What you need to do
Restate, exactly and only, the lines from the first through the line containing "return (*(share *".

-- -- --

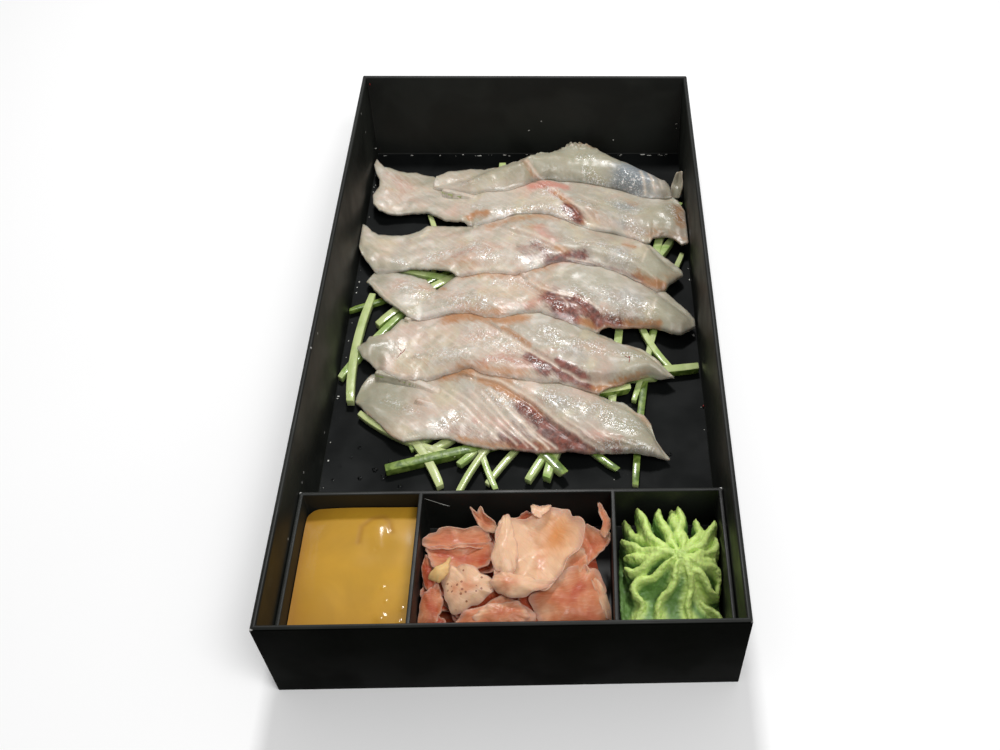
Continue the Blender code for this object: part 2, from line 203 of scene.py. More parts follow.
def scaled(colour, share):
    return (*(share * c for c in colour[:3]), 1)


def makeGroups():
    # two tones that drift into each other
    group, given, out = newGroup(
        "toneDrift", {"Vector": (0, 0, 0), "First": (1, 1, 1, 1), "Second": (0, 0, 0, 1), "Scale": 100.0},
        {"Colour": "Color", "Mask": "Float"})
    mask = rangeNode(group, noiseNode(group, given["Vector"], given["Scale"], 4.0, 0.6), 0.36, 0.64)
    group.links.new(mixColour(group, mask, given["First"], given["Second"]), out["Colour"])
    group.links.new(mask, out["Mask"])

    # a painted area whose border is broken up by the tissue
    group, given, out = newGroup(
        "ragged", {"Vector": (0, 0, 0), "Amount": 0.0, "Scale": 400.0, "Break": 0.6}, {"Mask": "Float"})
    grain = noiseNode(group, given["Vector"], given["Scale"], 5.0, 0.8)
    centred = mathNode(group, "SUBTRACT", grain, 0.5)
    pushed = mathNode(group, "MULTIPLY_ADD", centred, given["Break"], given["Amount"])
    shown = mathNode(group, "MULTIPLY", rangeNode(group, pushed, 0.05, 0.90),
                     rangeNode(group, given["Amount"], 0.02, 0.12))
    group.links.new(shown, out["Mask"])

    # the crinkled skin of water on moist food
    group, given, out = newGroup(
        "wetSkin", {"Vector": (0, 0, 0), "Scale": 900.0}, {"Height": "Float", "Wet": "Float"})
    ripple = noiseNode(group, given["Vector"], given["Scale"], 2.0, 0.4)
    patch = noiseNode(group, given["Vector"], mathNode(group, "MULTIPLY", given["Scale"], 0.12), 2.0)
    wet = rangeNode(group, patch, 0.40, 0.60)
    height = mathNode(group, "MULTIPLY", ripple, mathNode(group, "MULTIPLY_ADD", wet, 0.8, 0.2))
    group.links.new(height, out["Height"])
    group.links.new(wet, out["Wet"])

    # scattered specks, smaller than a pinhead
    group, given, out = newGroup(
        "specks", {"Vector": (0, 0, 0), "Scale": 300.0, "Size": 0.12, "Share": 0.2}, {"Mask": "Float"})
    cells = group.nodes.new("ShaderNodeTexVoronoi")
    group.links.new(given["Vector"], cells.inputs["Vector"])
    group.links.new(given["Scale"], cells.inputs["Scale"])
    dot = mathNode(group, "LESS_THAN", cells.outputs["Distance"], given["Size"])
    split = group.nodes.new("ShaderNodeSeparateColor")
    group.links.new(cells.outputs["Color"], split.inputs[0])
    chosen = mathNode(group, "LESS_THAN", split.outputs[0], given["Share"])
    group.links.new(mathNode(group, "MULTIPLY", dot, chosen), out["Mask"])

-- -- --

Exercise response
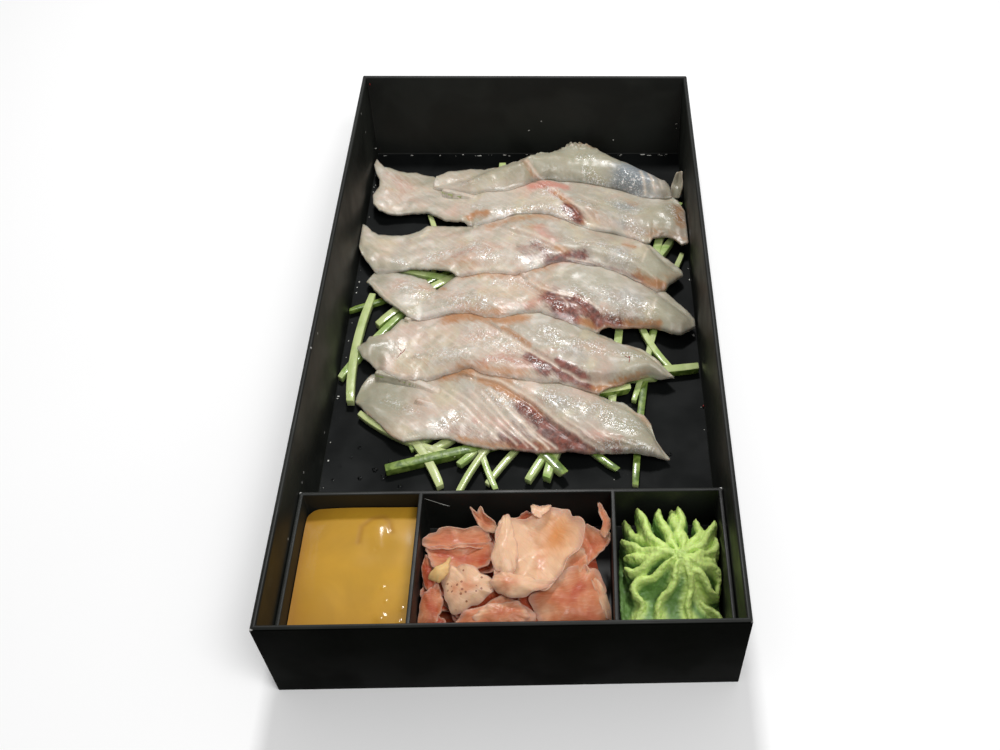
Continue the Blender code for this object: part 2, from line 203 of scene.py. More parts follow.
def scaled(colour, share):
    return (*(share * c for c in colour[:3]), 1)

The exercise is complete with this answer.